> What you will do
Exactly repeat the lines starting at the one that holds "scene.py. More parts follow." and ending at the one that holds "self.place = 0". Both end lines count; leave out everything else.

◇ ◇ ◇ ◇ ◇

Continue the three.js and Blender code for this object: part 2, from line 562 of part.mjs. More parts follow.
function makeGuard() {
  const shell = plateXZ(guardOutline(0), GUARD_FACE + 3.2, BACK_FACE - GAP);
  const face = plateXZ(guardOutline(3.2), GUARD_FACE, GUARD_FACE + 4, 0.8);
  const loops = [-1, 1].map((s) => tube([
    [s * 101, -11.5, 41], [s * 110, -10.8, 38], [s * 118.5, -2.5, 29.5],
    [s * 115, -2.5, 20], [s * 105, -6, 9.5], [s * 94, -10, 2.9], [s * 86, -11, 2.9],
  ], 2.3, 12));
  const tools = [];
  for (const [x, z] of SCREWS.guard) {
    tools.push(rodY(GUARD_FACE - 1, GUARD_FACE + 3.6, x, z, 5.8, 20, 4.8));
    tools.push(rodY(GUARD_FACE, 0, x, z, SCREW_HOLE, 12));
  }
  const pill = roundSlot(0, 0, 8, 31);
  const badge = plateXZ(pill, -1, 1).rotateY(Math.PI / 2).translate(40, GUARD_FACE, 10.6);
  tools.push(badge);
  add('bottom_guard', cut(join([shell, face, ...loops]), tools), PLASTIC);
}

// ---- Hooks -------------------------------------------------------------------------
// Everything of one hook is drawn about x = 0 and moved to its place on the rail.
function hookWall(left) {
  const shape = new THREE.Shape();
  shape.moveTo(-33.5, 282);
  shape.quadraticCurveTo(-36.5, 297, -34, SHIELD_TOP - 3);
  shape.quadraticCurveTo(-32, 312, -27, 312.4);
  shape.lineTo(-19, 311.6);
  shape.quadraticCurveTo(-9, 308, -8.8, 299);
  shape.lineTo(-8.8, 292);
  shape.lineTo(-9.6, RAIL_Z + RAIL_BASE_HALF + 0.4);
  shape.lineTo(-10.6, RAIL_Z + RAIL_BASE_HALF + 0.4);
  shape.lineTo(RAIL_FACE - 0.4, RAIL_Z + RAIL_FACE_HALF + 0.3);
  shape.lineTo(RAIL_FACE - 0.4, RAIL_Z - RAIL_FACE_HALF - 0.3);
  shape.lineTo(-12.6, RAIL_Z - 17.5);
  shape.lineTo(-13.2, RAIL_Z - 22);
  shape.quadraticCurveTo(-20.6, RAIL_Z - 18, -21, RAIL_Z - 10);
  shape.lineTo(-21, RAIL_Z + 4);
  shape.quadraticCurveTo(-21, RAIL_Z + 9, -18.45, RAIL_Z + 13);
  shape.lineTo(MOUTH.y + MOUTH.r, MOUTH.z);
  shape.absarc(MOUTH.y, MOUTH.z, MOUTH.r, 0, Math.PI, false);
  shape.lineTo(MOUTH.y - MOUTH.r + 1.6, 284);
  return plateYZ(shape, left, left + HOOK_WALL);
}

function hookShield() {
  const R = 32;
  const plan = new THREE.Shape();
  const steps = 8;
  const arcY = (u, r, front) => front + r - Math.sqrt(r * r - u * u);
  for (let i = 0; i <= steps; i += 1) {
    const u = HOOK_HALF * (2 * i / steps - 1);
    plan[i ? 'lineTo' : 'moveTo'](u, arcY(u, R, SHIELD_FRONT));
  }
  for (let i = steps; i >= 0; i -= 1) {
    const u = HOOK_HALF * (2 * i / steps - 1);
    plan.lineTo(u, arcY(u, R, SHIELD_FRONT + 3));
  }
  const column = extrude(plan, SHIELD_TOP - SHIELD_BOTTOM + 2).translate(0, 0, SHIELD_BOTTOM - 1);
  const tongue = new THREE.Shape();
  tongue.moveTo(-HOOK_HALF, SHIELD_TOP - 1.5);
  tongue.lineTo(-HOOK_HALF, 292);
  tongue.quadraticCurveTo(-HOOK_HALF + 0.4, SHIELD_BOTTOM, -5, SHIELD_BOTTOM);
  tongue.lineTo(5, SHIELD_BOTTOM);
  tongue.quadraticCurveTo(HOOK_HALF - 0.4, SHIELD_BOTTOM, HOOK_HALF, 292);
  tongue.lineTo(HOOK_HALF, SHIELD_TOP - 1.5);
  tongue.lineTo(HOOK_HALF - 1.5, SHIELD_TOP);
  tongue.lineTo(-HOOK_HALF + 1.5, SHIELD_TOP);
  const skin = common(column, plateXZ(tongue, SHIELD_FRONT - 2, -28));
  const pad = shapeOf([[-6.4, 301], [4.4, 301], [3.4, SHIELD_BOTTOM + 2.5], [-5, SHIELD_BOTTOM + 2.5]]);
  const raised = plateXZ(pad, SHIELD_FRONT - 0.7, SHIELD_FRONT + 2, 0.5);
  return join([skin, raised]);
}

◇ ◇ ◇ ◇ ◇

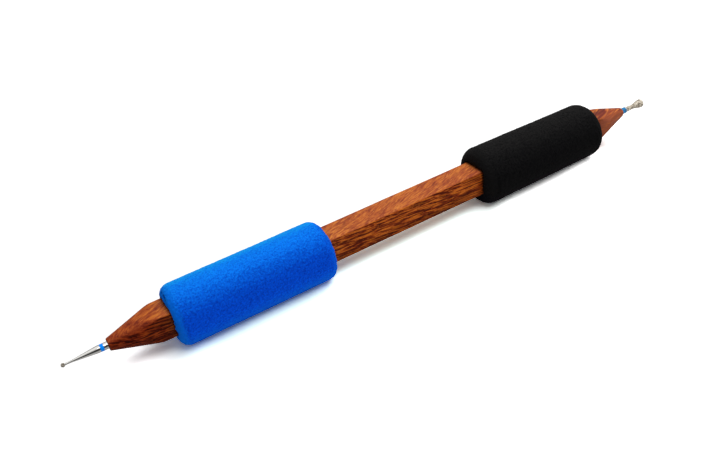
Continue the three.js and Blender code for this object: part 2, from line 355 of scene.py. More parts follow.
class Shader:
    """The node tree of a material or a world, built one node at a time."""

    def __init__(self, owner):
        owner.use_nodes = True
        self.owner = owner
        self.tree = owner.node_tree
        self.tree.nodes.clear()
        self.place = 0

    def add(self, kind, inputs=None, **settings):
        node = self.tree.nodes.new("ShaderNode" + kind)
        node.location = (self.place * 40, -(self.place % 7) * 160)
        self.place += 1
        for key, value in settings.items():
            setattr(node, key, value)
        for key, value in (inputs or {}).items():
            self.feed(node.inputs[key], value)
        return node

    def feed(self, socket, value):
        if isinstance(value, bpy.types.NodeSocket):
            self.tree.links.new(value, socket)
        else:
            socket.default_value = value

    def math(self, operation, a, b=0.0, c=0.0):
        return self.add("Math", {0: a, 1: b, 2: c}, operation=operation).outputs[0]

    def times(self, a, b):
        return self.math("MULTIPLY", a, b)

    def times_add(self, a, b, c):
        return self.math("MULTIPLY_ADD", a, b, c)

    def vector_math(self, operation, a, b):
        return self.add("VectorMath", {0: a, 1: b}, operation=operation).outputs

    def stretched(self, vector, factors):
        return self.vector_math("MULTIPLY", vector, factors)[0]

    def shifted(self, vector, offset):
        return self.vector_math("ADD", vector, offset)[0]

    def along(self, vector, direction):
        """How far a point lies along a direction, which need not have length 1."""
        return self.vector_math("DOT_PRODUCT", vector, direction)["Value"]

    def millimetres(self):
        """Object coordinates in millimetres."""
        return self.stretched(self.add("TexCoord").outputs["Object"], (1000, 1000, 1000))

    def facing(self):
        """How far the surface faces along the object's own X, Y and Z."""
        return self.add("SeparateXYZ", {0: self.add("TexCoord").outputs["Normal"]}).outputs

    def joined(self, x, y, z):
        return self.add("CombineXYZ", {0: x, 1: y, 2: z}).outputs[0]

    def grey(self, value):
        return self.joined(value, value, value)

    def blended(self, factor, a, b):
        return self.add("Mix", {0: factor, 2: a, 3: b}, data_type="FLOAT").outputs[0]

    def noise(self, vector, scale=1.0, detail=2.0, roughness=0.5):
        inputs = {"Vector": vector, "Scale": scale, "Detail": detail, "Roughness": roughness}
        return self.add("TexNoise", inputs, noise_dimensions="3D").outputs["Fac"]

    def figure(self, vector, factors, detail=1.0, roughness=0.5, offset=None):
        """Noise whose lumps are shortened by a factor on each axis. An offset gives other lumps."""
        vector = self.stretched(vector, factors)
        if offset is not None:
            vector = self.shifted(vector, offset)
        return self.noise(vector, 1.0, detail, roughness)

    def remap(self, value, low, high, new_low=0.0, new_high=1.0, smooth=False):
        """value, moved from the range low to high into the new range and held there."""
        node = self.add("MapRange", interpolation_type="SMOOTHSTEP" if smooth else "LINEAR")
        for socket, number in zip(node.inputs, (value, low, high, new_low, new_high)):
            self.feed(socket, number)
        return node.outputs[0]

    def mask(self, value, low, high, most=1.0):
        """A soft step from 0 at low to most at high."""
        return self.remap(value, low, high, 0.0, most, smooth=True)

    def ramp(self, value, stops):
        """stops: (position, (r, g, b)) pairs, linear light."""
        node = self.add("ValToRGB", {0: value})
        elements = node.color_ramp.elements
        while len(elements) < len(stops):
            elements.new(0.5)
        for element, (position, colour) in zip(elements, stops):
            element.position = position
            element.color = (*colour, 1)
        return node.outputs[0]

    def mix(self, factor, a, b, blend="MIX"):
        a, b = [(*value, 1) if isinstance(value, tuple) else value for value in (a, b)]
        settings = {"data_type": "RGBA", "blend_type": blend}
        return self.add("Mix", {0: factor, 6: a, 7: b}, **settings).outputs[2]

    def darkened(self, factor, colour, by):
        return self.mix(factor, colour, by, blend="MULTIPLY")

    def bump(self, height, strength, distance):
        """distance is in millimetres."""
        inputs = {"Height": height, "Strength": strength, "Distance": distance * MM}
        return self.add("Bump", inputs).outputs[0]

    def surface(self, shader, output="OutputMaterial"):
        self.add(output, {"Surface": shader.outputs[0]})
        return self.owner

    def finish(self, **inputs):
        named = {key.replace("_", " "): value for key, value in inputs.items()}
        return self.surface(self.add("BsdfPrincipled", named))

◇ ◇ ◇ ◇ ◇

> Written answer
Continue the three.js and Blender code for this object: part 2, from line 355 of scene.py. More parts follow.
class Shader:
    """The node tree of a material or a world, built one node at a time."""

    def __init__(self, owner):
        owner.use_nodes = True
        self.owner = owner
        self.tree = owner.node_tree
        self.tree.nodes.clear()
        self.place = 0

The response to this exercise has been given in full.